June 20, 2026
Sound scan showdown
Whole cross-sectional human ultrasound tomography
A giant sound ring could scan your whole body—and the comments are already spiraling
TLDR: Researchers say they can now use a ring-shaped ultrasound system to capture full-body slices and help with things like fat measurement and needle guidance. Commenters were less calm than the paper, immediately connecting it to Midjourney, swapping links, and debating whether this is a medical breakthrough or a startup-origin drama thread.
Scientists have unveiled a new ultrasound setup that can make full cross-section pictures of the human body—think a whole slice of your abdomen or thigh at once, instead of the smaller, probe-by-probe views doctors usually get today. The big promise? Seeing body fat patterns without radiation, and even helping track biopsy needles in real time. In plain English: a less squishy, less operator-dependent way to look inside you using sound.
But the real action was in the comments, where readers instantly turned this into a "wait, is this that Midjourney thing?" detective story. One commenter pointed straight at Midjourney’s medical post, while another jumped in with a Caltech explainer, basically saying, “Receipts, people.” Then came the tech wonk energy: one reader claimed this research is basically the origin story for Midjourney’s much-hyped scanner and started unpacking why scanning through a big water tank over long distances is a very different beast from a normal ultrasound wand.

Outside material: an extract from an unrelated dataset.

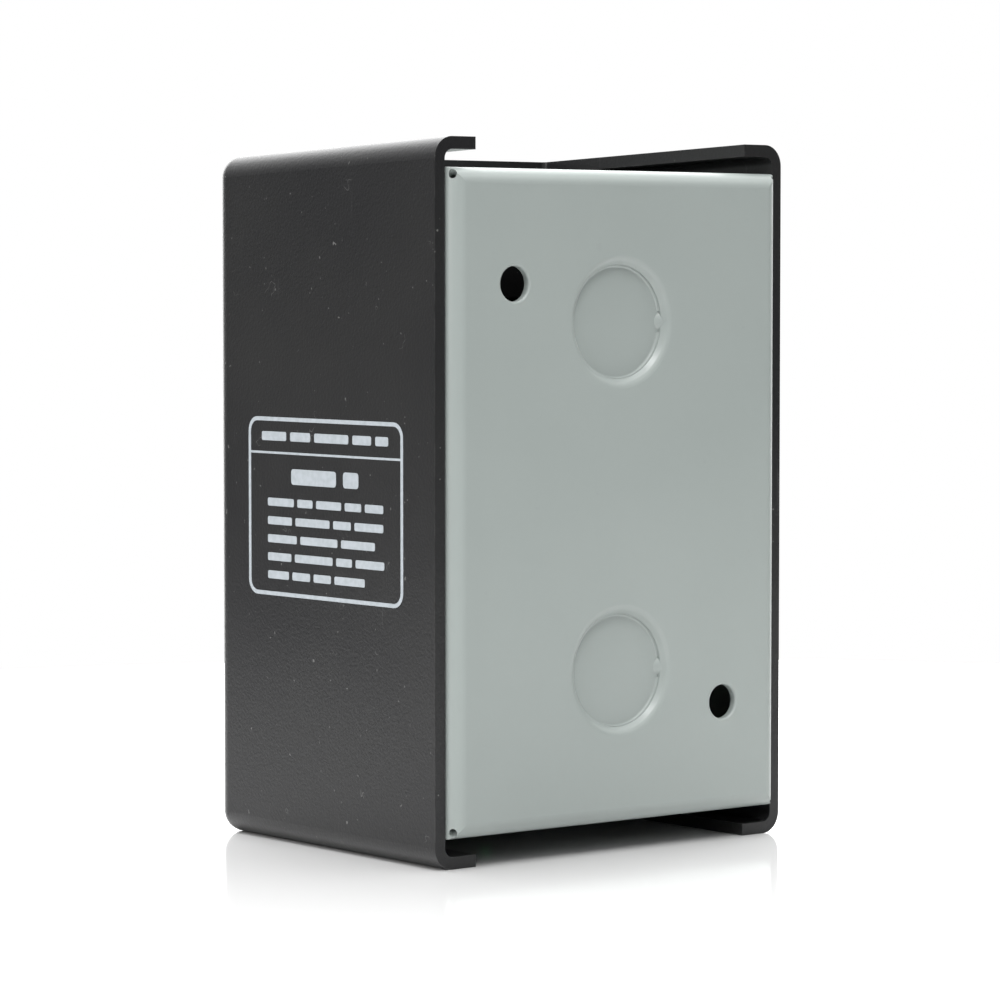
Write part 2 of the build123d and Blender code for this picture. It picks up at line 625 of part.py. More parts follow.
def terminal_screws():
    """Slotted clamp screws, backed off enough to admit a conductor."""
    screws = Part()
    for end in ENDS:
        for x in POLE_X:
            screws += front_screw(
                x,
                end * TERMINAL_Z,
                seat_y=CLAMP_Y[0],
                tip_y=TERMINAL_SCREW_TIP_Y,
                radius=TERMINAL_SCREW_R,
                head_r=3.8,
                head_h=2.4,
                slot_half_w=0.5,
            )
    return screws


def contact_tips(rear_y):
    """Silver buttons, two for each pole, with their rear faces at rear_y."""
    tips = Part()
    for end in ENDS:
        for x in POLE_X:
            tips += bore_y(x, end * TIP_Z, TIP_R, (rear_y - TIP_T, rear_y))
    return tips


def contact_bars():
    """Bridging bars that join the line and load contacts of each pole."""
    bars = Part()
    for x in POLE_X:
        bar = block((x - BAR_HALF_W, x + BAR_HALF_W), (BAR_FRONT_Y, BAR_REAR_Y), both_ways(BAR_HALF_L))
        bars += fillet(bar.edges().filter_by(Axis.Y), 2.0)
    return bars


def contact_springs():
    """Springs that press each bridging bar against its stirrup."""
    springs = Part()
    for x in POLE_X:
        springs += coil(x, 0, CARRIAGE_Y[1], BAR_FRONT_Y, mean_r=2.0, wire_r=0.3, turns=6)
    return springs


# ---------------------------------------------------------------- ground screw
def ground_screw_hole():
    """Tapped hole in the pan's bottom wall."""
    hole_r = GROUND_SCREW_R + THREAD_CLEARANCE
    return rod((0, GROUND_SCREW_Y, -PAN_H / 2 - 1), (0, GROUND_SCREW_Y, -PAN_H / 2 + PAN_T + 1), hole_r)


def ground_screw():
    """Green hex screw with a wide flange, driven from inside the pan."""
    seat = -PAN_H / 2 + PAN_T
    flange_top = seat + GROUND_FLANGE_T
    head_top = flange_top + GROUND_HEX_H
    screw = rod((0, GROUND_SCREW_Y, GROUND_TIP_Z), (0, GROUND_SCREW_Y, seat), GROUND_SCREW_R)
    screw += rod((0, GROUND_SCREW_Y, seat), (0, GROUND_SCREW_Y, flange_top), GROUND_FLANGE_R)
    hexagon = RegularPolygon(GROUND_HEX_ACROSS / 2, 6, major_radius=False)
    head = extrude(Plane(origin=(0, GROUND_SCREW_Y, flange_top)) * hexagon, GROUND_HEX_H)
    slot_y = (GROUND_SCREW_Y - GROUND_HEX_ACROSS, GROUND_SCREW_Y + GROUND_HEX_ACROSS)
    head -= block(both_ways(GROUND_SLOT_HALF_W), slot_y, (head_top - GROUND_SLOT_DEPTH, head_top + 1))
    return screw + head


# ---------------------------------------------------------------- remaining fasteners
def strap_screws():
    """Two screws that hold the strap on the pan's ears."""
    screws = Part()
    for end in ENDS:
        screws += front_screw(
            0,
            end * STRAP_SCREW_Z,
            seat_y=STRAP_FRONT_Y,
            tip_y=-PAN_D + PAN_T + 4,
            radius=STRAP_SCREW_R,
            head_r=3.3,
            head_h=2.2,
            slot_half_w=0.45,
        )
    return screws


def cover_screws():
    """Two long screws from the cover's front into the strap."""
    screws = Part()
    for end in ENDS:
        screws += front_screw(
            0,
            end * COVER_SCREW_Z,
            seat_y=COVER_FRONT_Y,
            tip_y=BLOCK_FRONT_Y + 3,
            radius=STRAP_SCREW_R,
            head_r=3.6,
            head_h=2.2,
            slot_half_w=0.45,
        )
    return screws


def block_rivets():
    """Four rivets that close the base against the housing."""
    rivets = Part()
    for end in ENDS:
        for side in (-1, 1):
            at = (side * BLOCK_RIVET_X, end * BLOCK_RIVET_Z)
            rivets += solid_rivet(*at, BLOCK_FRONT_Y, BASE_REAR_Y, BLOCK_RIVET_R)
    return rivets


def strap_rivets():
    """Four drive rivets that hold the strap on the housing."""
    rivets = Part()
    for end in ENDS:
        for side in (-1, 1):
            at = (side * STRAP_RIVET_X, end * STRAP_RIVET_Z)
            shank = bore_y(*at, STRAP_RIVET_R, (STRAP_FRONT_Y, STRAP_RIVET_TAIL_Y))
            head = bore_y(*at, STRAP_RIVET_R * 1.8, (STRAP_FRONT_Y - 0.9, STRAP_FRONT_Y))
            rivets += shank + fillet(head.edges().group_by(Axis.Y)[0], 0.6)
    return rivets


def guard_rivets():
    """Two rivets through the guard and the cover's front."""
    rivets = Part()
    for end in ENDS:
        at = (0, end * GUARD_RIVET_Z)
        rivets += solid_rivet(*at, COVER_FRONT_Y - GUARD_T, COVER_FRONT_Y + COVER_T, GUARD_RIVET_R)
    return rivets


def knockout_slugs(frames):
    """One slug in each given frame."""
    slugs = Part()
    for frame in frames:
        slugs += frame * knockout_slug()
    return slugs


rear_frames, conduit_frames = knockout_frames()
NODES = {
    "back_pan": back_pan(),
    "rear_knockouts": knockout_slugs(rear_frames),
    "conduit_knockouts": knockout_slugs(conduit_frames),
    "ground_screw": ground_screw(),
    "cover": cover(),
    "cover_screws": cover_screws(),
    "padlock_guard": padlock_guard(),
    "guard_rivets": guard_rivets(),
    "mounting_strap": mounting_strap(),
    "strap_screws": strap_screws(),
    "strap_rivets": strap_rivets(),
    "switch_base": switch_base(),
    "switch_housing": switch_housing(),
    "block_rivets": block_rivets(),
    "line_terminals": terminal_plates(1),
    "load_terminals": terminal_plates(-1),
    "clamp_plates": clamp_plates(),
    "terminal_screws": terminal_screws(),
    "fixed_contact_tips": contact_tips(PLATE_FRONT_Y),
    "pivot_pin": rod((-NOSE_HALF_W, PIVOT_Y, 0), (NOSE_HALF_W, PIVOT_Y, 0), PIVOT_PIN_R),
    "detent_ball": Pos(0, DETENT_BALL_Y, 0) * Sphere(DETENT_BALL_R),
    "detent_spring": coil(0, 0, DETENT_BALL_Y + DETENT_BALL_R, DETENT_BORE_Y, 1.0, 0.2, 3),
    "toggle_lever": toggle_lever(),
    "contact_carriage": contact_carriage(),
    "moving_contacts": contact_bars(),
    "moving_contact_tips": contact_tips(MOVING_TIP_Y),
    "contact_springs": contact_springs(),
}

for node, shape in NODES.items():
    one_part(node, shape)
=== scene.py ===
"""Looks of the AC disconnect box: painted sheet metal, a printed notice, a switch block, soft light."""
import json
import random
from math import cos, radians, sin

import bmesh
import bpy
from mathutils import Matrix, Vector


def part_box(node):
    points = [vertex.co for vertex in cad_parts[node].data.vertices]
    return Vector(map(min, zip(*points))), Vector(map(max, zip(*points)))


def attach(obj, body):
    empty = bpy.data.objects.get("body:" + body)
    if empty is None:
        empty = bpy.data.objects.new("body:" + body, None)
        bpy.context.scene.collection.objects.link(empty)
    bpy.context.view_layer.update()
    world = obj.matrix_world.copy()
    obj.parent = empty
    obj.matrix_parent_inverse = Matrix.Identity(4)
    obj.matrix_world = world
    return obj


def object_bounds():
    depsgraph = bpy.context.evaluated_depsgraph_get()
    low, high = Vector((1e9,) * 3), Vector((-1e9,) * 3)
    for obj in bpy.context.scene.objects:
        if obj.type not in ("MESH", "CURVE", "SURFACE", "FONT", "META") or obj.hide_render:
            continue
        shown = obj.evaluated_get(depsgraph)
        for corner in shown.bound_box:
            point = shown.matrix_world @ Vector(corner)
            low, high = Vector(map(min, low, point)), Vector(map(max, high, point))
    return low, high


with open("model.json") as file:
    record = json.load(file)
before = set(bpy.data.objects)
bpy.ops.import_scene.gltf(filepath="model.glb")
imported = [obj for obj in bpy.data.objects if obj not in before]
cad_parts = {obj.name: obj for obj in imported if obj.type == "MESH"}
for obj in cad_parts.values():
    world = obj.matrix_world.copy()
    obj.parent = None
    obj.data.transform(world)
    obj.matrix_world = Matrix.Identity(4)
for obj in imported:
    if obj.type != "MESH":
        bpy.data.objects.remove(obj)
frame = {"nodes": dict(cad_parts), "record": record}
cad_low, cad_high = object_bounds()

MM = 0.001

# Camera, round the middle of the box
AZIMUTH = 141.46
ELEVATION = 3.16
DISTANCE = 799.1 * MM
AIM = Vector((0.27, -37.7, -2.0)) * MM
SENSOR = 36.0
LENS = 142.16

# Printed notice on the cover's +X wall, as limits along Y and Z
PRINT_THICKNESS = 0.04 * MM
NOTICE_Y = (-63.6 * MM, -12.4 * MM)
NOTICE_Z = (-20.25 * MM, 15.3 * MM)
NOTICE_LINE = 0.8 * MM
NOTICE_CORNER = 3.0 * MM
NOTICE_DIVIDER_Z = 8.2 * MM
NOTICE_DIVIDER_LINE = 0.45 * MM
# Rows of placeholder bars, in mm: middle height, bar height, start and end from the notice's front side
NOTICE_ROWS = (
    (11.5, 1.8, 4.6, 46.5),
    (3.6, 3.1, 14.6, 36.9),
    (-1.6, 1.6, 6.6, 44.9),
    (-5.3, 1.6, 6.6, 44.9),
    (-8.9, 1.6, 6.6, 42.2),
    (-12.5, 1.6, 6.6, 45.2),
    (-16.1, 1.6, 6.6, 38.9),
)
WORD_LENGTHS = (3, 8)           # in bar heights, shortest and longest placeholder word
WORD_GAP = 0.75                 # in bar heights
WORD_CORNER = 0.22              # in bar heights
WORD_SEED = 7

# On and off marks beside the lever
MARK_Z = 33.0 * MM
MARK_SIZE = 5.0 * MM
MARK_LINE = 1.0 * MM
MARK_CORNER = 0.2 * MM
MARK_SIDES = 48

# Studio: a round white table, a white backdrop beyond it, a softbox above, dim sides
TABLE_RADIUS = 0.40
TABLE_SIDES = 96
BELOW_LEVEL = 0.10              # brightness of the studio below the table's edge
SIDE_LEVEL = 0.28               # near the horizon
CEILING_LEVEL = 1.6             # and straight above
BACKDROP_LEVEL = 3.0
BACKDROP_AZIMUTH = AZIMUTH + 180
BACKDROP_ELEVATION = 15.0
FLAG_AZIMUTH = 218              # a black flag keeps the rear edges dark
FLAG_SHADE = 0.3
LIT_POINT = Vector((0, -36, 0)) * MM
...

Not all the reactions were hard science. One commenter dropped the thread’s accidental dad joke of the day, lamenting they’d wanted a career in tomography but just couldn’t find the right elective lane. That gave the whole discussion a wonderfully nerdy, slightly chaotic vibe: part breakthrough buzz, part startup sleuthing, part “missed my calling.” The mood? Curious, impressed, and just suspicious enough to keep the drama delicious.
Key Points
- •The article presents a whole cross-sectional human ultrasound tomography system for in vivo imaging in both reflection and transmission modes.
- •The system uses a custom 512-element circular ultrasound receiver array and a rotating transmitter to image full cross-sections of the abdomen and thighs.
- •The authors report uniform in-plane resolution across the imaged cross-section.
- •Sequential scans from the system showed strong agreement with corresponding clinical MRI images.
- •The article highlights two applications: assessing abdominal adipose thickness without ionising radiation or mechanical deformation, and video-rate localization of biopsy needles relative to tissue features.